In high speed steels the W addition is for “hot hardness” and does not form WC. Instead it forms a W6C which isn’t as hard. https://knifesteelnerds.com/2018/03/22/the-history-of-the-first-tool-steel/
 
Not exactly knife use but much of the 30-06, 308 , and 50 cal AP black tip ammo has a hardened steel core made out of something similar to F3 steel. Newer black tip AP stuff is made of tungsten carbide and in use is superior to the steel core ammo. Don't confuse the hardened steel core ammo with the soft steel core which is banned from import in 7.62x39 despite not being or performing like true AP ammo. On the gun and ammo bidding website you can often find ammo listed as AP that isn't such as the 7.62x39 . They call it AP in order to charge 3 to 4 times the amount per round.
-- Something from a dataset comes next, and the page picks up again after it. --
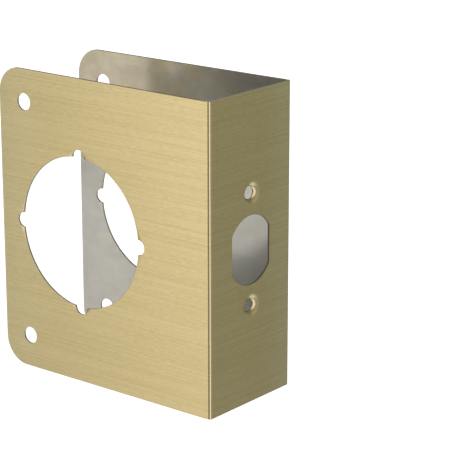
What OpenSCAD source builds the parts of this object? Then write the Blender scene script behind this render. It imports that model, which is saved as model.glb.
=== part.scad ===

Likewise they will mislabel the tungsten steel AP ( old Ww2 and Korean war surplus black tip 30-06 which is very legal ) as tungsten core ammo to charge more than it is worth. I know of no real Tungsten carbide 30-06. Only some very rare tungsten carbide 7.62x51N core black tip and some 5.56 tungsten carbide core imported from Sweden by the US military .
 
Not exactly knife use but much of the 30-06, 308 , and 50 cal AP black tip ammo has a hardened steel core made out of something similar to F3 steel. Newer black tip AP stuff is made of tungsten carbide and in use is superior to the steel core ammo. Don't confuse the hardened steel core ammo with the soft steel core which is banned from import in 7.62x39 despite not being or performing like true AP ammo. On the gun and ammo bidding website you can often find ammo listed as AP that isn't such as the 7.62x39 . They call it AP in order to charge 3 to 4 times the amount per round. Likewise they will mislabel the tungsten steel AP ( old Ww2 and Korean war surplus black tip 30-06 which is very legal ) as tungsten core ammo to charge more than it is worth. I know of no real Tungsten carbide 30-06. Only some very rare tungsten carbide 7.62x51N core black tip and some 5.56 tungsten carbide core imported from Sweden by the US military .
So off topic...:p
Such a good read :):thumbsup:
 
Thanks to all for the great info about tungsten steel use in knives and rifle ammo. I'm surprised it is not used more frequently. My GB 1 is a very good every day use knife.